▶ REQUIREMENTS: Set down each line from the one containing "The OpenSCAD and" to the one containing "return DECK_TOP +", inclusive, exactly as written and with nothing further.

▶ RECORDS PROVIDED:
++++++

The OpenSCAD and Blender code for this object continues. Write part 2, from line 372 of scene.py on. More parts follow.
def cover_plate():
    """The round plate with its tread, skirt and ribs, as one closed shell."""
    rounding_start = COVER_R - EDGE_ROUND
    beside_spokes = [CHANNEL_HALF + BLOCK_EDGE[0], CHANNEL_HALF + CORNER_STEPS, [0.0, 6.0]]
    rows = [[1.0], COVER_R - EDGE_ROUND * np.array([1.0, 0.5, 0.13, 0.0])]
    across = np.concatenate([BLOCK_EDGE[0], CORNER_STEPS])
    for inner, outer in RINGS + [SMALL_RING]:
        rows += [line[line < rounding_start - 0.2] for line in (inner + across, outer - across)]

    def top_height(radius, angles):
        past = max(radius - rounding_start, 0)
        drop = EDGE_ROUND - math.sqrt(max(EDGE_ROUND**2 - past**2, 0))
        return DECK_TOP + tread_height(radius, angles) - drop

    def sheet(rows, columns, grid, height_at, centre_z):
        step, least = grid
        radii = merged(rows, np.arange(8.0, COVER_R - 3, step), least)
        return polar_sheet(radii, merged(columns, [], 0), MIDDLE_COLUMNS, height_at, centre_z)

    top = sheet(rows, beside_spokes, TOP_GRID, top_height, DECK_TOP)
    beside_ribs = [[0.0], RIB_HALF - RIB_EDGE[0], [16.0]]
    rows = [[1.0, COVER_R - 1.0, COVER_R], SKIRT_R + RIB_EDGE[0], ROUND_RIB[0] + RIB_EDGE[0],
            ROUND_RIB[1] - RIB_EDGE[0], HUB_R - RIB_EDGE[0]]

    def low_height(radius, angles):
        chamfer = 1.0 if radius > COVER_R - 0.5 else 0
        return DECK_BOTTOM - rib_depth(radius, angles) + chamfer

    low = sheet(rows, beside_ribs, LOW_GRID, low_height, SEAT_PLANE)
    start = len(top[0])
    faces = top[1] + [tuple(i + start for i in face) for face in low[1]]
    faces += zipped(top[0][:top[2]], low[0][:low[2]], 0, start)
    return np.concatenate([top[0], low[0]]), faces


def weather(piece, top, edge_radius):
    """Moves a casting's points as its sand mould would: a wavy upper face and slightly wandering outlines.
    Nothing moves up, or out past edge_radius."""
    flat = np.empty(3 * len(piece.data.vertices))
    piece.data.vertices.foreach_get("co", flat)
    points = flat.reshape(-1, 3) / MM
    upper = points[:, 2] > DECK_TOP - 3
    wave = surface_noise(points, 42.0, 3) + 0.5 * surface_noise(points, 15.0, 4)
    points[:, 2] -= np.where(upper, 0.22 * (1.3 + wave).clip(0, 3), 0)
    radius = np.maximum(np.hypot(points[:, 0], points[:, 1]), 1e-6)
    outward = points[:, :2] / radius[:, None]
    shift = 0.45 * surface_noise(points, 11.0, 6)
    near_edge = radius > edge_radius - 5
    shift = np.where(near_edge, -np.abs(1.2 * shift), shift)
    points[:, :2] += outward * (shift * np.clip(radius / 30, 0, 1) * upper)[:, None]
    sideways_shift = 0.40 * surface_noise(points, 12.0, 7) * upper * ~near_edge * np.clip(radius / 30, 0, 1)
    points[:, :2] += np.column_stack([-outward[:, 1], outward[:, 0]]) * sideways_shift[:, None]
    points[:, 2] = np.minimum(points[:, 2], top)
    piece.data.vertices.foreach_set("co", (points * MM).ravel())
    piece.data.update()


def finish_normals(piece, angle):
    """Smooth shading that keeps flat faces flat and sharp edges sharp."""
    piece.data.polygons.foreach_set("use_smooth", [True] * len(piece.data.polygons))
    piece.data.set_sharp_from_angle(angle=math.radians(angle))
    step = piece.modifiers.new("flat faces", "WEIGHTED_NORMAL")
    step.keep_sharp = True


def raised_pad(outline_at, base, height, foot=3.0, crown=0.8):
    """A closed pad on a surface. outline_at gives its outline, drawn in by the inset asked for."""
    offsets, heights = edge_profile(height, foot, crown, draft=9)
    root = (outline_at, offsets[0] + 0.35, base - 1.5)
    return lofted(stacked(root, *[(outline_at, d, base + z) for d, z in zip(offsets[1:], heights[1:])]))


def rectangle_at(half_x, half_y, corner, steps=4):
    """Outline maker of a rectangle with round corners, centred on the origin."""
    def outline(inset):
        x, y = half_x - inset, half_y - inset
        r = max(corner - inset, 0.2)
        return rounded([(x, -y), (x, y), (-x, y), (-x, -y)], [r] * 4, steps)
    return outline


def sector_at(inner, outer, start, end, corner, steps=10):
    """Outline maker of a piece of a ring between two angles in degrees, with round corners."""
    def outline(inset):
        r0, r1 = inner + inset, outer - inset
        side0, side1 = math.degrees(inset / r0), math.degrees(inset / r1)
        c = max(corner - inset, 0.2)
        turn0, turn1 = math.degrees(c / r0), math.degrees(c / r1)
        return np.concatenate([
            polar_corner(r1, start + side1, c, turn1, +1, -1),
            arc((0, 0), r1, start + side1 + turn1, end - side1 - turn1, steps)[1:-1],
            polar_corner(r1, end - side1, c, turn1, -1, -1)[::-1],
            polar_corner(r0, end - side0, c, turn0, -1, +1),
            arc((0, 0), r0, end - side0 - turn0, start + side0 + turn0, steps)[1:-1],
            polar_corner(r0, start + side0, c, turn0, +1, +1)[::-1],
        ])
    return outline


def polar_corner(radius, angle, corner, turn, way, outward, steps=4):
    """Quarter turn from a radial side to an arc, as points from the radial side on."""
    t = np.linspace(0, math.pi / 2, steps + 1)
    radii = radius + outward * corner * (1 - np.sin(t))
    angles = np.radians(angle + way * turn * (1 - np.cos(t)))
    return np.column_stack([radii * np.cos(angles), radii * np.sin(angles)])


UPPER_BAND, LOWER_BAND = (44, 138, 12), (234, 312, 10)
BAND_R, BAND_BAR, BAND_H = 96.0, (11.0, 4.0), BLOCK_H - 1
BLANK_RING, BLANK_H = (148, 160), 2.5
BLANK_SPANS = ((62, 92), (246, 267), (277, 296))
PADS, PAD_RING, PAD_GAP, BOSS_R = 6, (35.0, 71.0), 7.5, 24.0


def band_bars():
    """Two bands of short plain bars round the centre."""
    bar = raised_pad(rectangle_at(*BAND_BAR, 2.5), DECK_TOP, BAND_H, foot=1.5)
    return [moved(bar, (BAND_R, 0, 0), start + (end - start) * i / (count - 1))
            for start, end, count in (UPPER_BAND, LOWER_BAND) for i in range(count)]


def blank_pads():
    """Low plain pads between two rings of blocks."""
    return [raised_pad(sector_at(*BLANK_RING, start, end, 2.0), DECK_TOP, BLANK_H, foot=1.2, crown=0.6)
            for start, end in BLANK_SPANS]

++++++

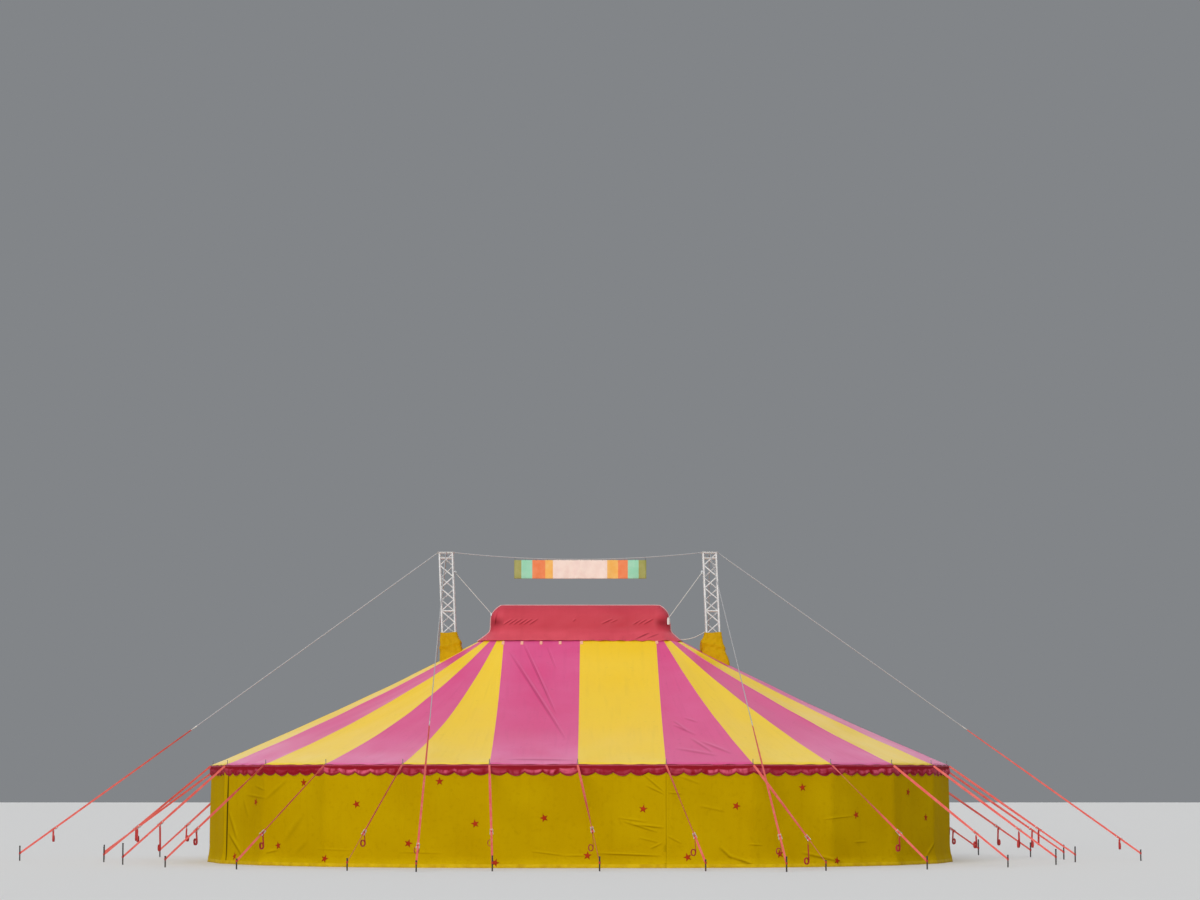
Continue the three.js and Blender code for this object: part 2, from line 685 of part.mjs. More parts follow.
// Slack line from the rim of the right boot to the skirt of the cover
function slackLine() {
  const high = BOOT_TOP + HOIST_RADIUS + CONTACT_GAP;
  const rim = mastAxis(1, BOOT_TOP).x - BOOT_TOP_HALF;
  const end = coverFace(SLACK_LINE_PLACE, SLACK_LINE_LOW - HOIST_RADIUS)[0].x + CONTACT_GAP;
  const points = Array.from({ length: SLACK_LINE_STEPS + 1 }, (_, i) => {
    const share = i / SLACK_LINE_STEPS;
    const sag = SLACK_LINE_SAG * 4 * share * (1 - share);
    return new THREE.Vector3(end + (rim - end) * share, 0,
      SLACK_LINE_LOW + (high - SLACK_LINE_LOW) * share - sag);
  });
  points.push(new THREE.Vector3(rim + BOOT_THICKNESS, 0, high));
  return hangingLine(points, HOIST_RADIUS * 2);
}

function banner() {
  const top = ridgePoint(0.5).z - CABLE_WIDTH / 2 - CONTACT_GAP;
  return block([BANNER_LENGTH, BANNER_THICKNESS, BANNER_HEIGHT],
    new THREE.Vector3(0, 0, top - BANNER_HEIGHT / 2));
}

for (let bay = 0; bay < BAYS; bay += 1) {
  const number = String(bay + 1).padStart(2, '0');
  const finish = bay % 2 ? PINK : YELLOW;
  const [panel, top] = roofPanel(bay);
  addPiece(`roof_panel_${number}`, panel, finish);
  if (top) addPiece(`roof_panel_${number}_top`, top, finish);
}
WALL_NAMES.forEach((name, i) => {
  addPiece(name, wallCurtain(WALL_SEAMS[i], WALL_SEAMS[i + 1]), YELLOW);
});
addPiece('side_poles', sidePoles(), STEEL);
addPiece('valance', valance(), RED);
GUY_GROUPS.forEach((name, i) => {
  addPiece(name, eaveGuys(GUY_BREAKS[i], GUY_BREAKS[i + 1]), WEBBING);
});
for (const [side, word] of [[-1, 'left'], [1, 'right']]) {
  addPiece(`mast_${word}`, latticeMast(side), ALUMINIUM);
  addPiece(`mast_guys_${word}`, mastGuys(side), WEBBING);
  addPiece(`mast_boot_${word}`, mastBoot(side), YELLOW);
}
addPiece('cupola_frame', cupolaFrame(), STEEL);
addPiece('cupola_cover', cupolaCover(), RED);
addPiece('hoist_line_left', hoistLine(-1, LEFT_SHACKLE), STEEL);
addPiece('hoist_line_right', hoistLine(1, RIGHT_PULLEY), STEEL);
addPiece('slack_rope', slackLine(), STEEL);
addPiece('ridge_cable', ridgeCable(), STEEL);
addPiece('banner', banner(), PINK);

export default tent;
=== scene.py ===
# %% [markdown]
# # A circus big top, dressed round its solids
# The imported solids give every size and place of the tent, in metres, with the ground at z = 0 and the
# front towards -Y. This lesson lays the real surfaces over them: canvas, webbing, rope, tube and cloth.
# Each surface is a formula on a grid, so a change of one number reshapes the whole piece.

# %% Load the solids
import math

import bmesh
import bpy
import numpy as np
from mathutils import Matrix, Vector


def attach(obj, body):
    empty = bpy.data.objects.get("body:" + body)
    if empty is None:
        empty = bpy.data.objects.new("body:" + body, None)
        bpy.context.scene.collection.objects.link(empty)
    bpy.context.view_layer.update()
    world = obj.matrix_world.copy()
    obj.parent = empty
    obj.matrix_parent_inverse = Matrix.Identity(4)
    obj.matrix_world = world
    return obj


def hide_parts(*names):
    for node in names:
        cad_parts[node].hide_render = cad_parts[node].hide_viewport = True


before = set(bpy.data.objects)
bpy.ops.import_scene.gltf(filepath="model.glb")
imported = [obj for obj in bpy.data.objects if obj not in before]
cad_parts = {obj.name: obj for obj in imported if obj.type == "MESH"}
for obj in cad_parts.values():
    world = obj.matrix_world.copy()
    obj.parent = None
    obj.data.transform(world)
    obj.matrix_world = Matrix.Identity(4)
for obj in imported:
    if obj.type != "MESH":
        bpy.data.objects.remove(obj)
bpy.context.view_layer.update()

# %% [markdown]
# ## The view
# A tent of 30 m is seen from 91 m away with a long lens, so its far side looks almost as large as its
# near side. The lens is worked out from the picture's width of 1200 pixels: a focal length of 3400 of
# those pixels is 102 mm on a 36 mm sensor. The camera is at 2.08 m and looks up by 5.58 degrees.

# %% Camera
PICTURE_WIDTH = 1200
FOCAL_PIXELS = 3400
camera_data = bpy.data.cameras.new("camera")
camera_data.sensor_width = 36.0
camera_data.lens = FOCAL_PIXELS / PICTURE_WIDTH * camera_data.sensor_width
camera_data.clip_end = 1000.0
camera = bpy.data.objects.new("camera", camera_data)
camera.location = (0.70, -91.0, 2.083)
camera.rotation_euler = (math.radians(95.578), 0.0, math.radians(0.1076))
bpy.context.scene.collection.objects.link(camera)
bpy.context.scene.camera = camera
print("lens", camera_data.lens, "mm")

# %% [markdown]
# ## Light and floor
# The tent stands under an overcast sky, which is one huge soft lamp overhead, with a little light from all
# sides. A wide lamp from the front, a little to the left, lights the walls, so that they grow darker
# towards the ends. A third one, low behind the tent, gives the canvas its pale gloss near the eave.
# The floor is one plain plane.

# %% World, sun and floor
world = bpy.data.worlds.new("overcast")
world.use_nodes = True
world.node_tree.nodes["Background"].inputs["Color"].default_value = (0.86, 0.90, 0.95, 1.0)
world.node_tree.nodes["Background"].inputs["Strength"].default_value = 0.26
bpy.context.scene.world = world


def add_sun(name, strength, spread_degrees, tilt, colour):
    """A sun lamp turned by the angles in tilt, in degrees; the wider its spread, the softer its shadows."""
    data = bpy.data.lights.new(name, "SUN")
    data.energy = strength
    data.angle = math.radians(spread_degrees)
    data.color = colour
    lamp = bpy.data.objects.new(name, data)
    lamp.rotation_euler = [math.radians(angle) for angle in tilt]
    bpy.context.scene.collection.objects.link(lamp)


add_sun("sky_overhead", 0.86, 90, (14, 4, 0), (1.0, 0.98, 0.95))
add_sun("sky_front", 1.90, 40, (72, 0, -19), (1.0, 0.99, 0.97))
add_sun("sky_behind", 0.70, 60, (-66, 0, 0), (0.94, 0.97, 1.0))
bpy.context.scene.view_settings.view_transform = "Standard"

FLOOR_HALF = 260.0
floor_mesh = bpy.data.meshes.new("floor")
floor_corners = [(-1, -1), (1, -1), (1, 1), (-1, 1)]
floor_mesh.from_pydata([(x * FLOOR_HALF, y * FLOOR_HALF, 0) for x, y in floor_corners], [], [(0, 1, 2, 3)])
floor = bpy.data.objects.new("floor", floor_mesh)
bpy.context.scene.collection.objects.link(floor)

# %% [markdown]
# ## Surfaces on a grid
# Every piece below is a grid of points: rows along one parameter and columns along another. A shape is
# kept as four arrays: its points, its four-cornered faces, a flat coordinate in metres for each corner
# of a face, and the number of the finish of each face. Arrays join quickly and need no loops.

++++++

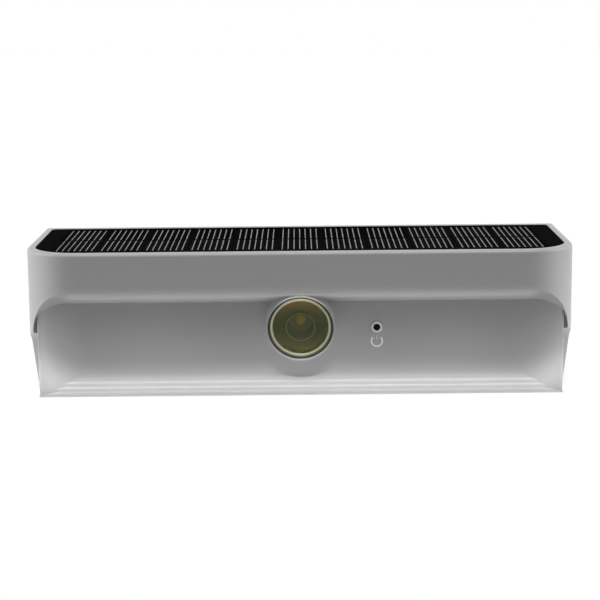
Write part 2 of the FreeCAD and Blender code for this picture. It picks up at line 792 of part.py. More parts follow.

++++++

▶ ANSWER BELOW:
The OpenSCAD and Blender code for this object continues. Write part 2, from line 372 of scene.py on. More parts follow.
def cover_plate():
    """The round plate with its tread, skirt and ribs, as one closed shell."""
    rounding_start = COVER_R - EDGE_ROUND
    beside_spokes = [CHANNEL_HALF + BLOCK_EDGE[0], CHANNEL_HALF + CORNER_STEPS, [0.0, 6.0]]
    rows = [[1.0], COVER_R - EDGE_ROUND * np.array([1.0, 0.5, 0.13, 0.0])]
    across = np.concatenate([BLOCK_EDGE[0], CORNER_STEPS])
    for inner, outer in RINGS + [SMALL_RING]:
        rows += [line[line < rounding_start - 0.2] for line in (inner + across, outer - across)]

    def top_height(radius, angles):
        past = max(radius - rounding_start, 0)
        drop = EDGE_ROUND - math.sqrt(max(EDGE_ROUND**2 - past**2, 0))
        return DECK_TOP + tread_height(radius, angles) - drop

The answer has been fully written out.